Deck Boyles of Amelia County bought the property from the Morefield Estate and used the shaft as a water source for serving customers with swimming pools for many years. He sold it to Warren (Bill) D. Baltzley in 1985 who then developed the mine as a recreational and commercial operation very much as it is seen today. Mr. Baltzley sank the 45-foot deep Baltzley Shaft and extended the stub drifts excavated by the U.S. Bureau of Mines at the 45-foot level and connected the old and new shafts.
Mr. Baltzley sold the mine to the present owners, Sam and Sharon Dunaway, in March of 1996, and they have operated the mine ever since. In the intervening 19 years, the mine has been expanded and lengthened to 425 feet on the 45-foot level, 85 feet on the 32-foot level, and a new 60-foot level has been driven 135 feet in excellent pegmatite. This level has produced a number of very nice, large topaz crystals. The largest is now in James Madison University’s museum and Virginia collection.
Present work consists of two projects: the first, removing a very high-grade sill between the 45-foot and 60-foot level, which contains rare minerals and high-quality amazonite; and the second, extending the 60-foot level Northeast to break into the old U.S. Bureau of Mines test stope. The top of the U.S. Bureau of Mines stope is visible on the 45-foot level.
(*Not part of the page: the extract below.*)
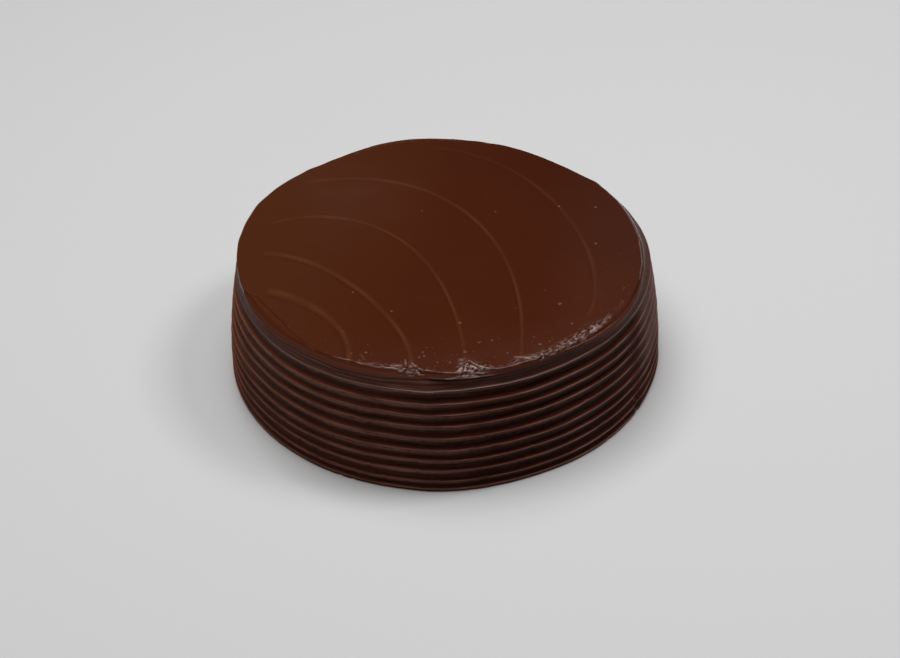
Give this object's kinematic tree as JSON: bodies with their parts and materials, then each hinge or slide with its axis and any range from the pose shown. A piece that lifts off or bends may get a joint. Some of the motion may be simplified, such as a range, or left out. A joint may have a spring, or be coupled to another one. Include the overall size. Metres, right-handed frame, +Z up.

Preparatory work is also taking place to examine and explore the 100-foot level, which is the present source of water for sluicing (flume) operations. This includes installing pumps to dewater the 100-foot level, removing rock and mud that has fallen in and filled the shaft bottom over many years when the mine was inactive. Mining in the years to come may well come from this level. No one had explored this level since 1949 when the U.S. Bureau of Mines ceased operations.